12:30 pm Oct. 18, 20122
"@Newsweek takes a leap into the future and goes all-digital in 2013!"
Of course, nobody was buying the fake jubilation in Tina Brown's tweet, transmitted at 3:53 a.m. on Newsweek's death day, given the number of times already that Brown has played her failures as futuristic gambles. It was almost exactly four years ago that she launched her website, The Daily Beast, telling Robin Roberts on "Good Morning America":
"I was against [the Internet]. Well, not against it but I was very skeptical of it. Now that I am doing the site I do understand the love affair with it. ... There's a lot of energy there about being multimedia which is something that is of course very seductive."
Brown is fond of love metaphors. On Nov. 11, 2010, when she was able finally to formally announce that Barry Diller's IAC, owners of The Daily Beast, had made a deal to merge the online title with the print Newsweek, the headline read like an old Tatler item: "The Daily Beast and Newsweek to Wed!"
But down the page of this wedding announcement, she seemed a bit exhausted again with the Internet, and still nursing a crush on print:
"Working at the warp-speed of a 24/7 news operation, we now add the versatility of being able to develop ideas and investigations that require a different narrative pace suited to the medium of print."
This time, she wasn't going to make the mistakes she made in her last paper-and-ink romance, Talk magazine:
"Today, we look at print from the refreshed point of view of an expatriate who sees the old country with new eyes. That will create a great new creative energy ..."
The announcement early this morning that Newsweek would shut down its print operation was proof enough that that energy had sputtered out. And again, metaphors drawn from the vagaries of love are deployed to express the pathos:
"Exiting print is an extremely difficult moment for all of us who love the romance of print and the unique weekly camaraderie of those hectic hours before the close on Friday night."
Brown's Newsweek has been a bit of a disaster, really, and it started to truly fall apart last fall, amid reports of internal tumult at the magazine. The standout account was from John Koblin, who wrote about the chaos at Newsweek for WWD in November, 2011. Here's one quote:
“There was never a discussion at any point about what Newsweek was going to be after she took it over,” said a Newsweek source. “Was it going to be Tina’s New Yorker? Was it going to be Mark Whitaker’s Newsweek? Was it going to be The Week? That discussion never happened. It never even happened at the micro-level.”
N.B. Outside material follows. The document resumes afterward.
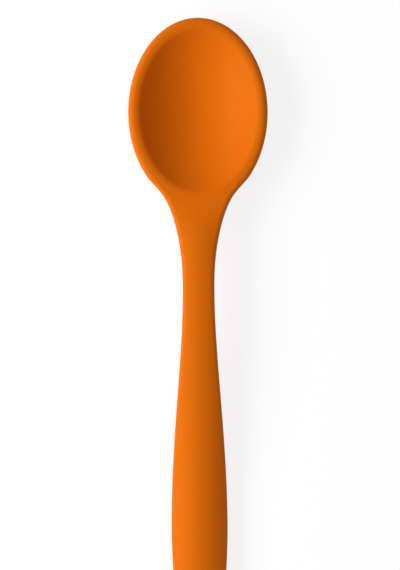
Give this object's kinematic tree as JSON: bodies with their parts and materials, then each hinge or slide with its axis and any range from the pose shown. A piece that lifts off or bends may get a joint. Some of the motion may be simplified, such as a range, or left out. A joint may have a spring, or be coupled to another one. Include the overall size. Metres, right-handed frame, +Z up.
{
  "type": "mixing spoon",
  "caption": "Seamless silicone mixing spoon: an oval bowl with a rolled lip, a slim neck and a flaring crowned handle with a hanging hole, moulded over a stiff core.",
  "frame": {"origin": "bottom centre of the bounding box, with the spoon lying on its back, its hollow upwards", "axes": "+Z up out of the bowl's hollow, +Y along the spoon towards the bowl's tip, X across"},
  "size_m": [0.062, 0.28, 0.0192],
  "materials": {
    "silicone": "matte orange silicone with a fine mould texture",
    "tang_steel": "blanked stainless strip, dull",
    "former_nylon": "glass-filled nylon, natural grey-tan"
  },
  "bodies": {
    "root": {"silicone_skin": "silicone", "steel_tang": "tang_steel", "bowl_former": "former_nylon"}
  },
  "joints": []
}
Shortly after Koblin's piece was published, writing for Vanity Fair's website, Bruce Handy chastised Brown for beginning her magazine each week with "a miles-long slog of columns by A-list writers eager to champion the incontrovertible and rehash the already thoroughly hashed":
Recently writing of the Arab-world uprisings, Stephen L. Carter risks this pronouncement: “In the nations where the mighty have already fallen, we do not know how matters will play out.” Guess what else? Paul Begala is troubled by the anti-intellectualism of the Republican Party. Niall Ferguson has discovered that, thanks to technology, “the human race is interconnected as never before.” Bernard-Henri Lévy summons the moral courage to observe that “there is, in the spectacle of Gaddafi’s lynching, something revolting.”
At the time, I felt the magazine could still be saved if Brown did the right things. Chiefly, it meant trusting other people a little more:
Certainly, Brown won't be able to rejuvenate the magazine herself. Her universe of friends is 10 years older than it was when she ran Talk, and the magazine-Rolodex feedback loop that enlivened her past enterprises now threatens to bog this one down, if that's all she's got.
It has been remarked about Brown's friend Arianna Huffington that she has an unusual willingness to listen to young people. She is comfortable, to say the least, allowing them to keep her publication current in a way that she can't.
People who have worked for Brown, by contrast, have been complaining socially since at least her Talk days that it can be difficult to keep her up to date on what's happening in the culture. Brown will need to develop a trusted bench of editors, and a more receptive ear.
But instead of making her magazine better attuned to the culture, Brown has made war on it.
Over the last 12 months, the magazine has been rightly called out on several occasions for "trolling." This is a demented cousin of "pandering" which sometimes passes for being smarter: It's when you try to start outrage or disbelief among readers. You amass, essentially, hate-readers who can't help but look at the spectacle you are creating.
Perhaps the best recent examples are Niall Ferguson (no longer making hash) on why Barack Obama shouldn't be re-elected—a piece full of howlers evidently meant to provoke its own readership—that it resulted in a tremendous backlash for the magazine, one from which I don't think it recovered psychologically. But plodding forward, its infamous "MUSLIM RAGE" cover continued the downward spiral.
There were only really two roads Brown could have taken when she took over Newsweek: the high road and the low one. I'm not saying that her magazine would have made it on the high road—the title was reportedly losing as much as $40 million for its proprietor. But taking the low road didn't really increase the odds, and resulted in people of relative good will pronouncing Newsweek dead well before the "all-digital" announcement made it official.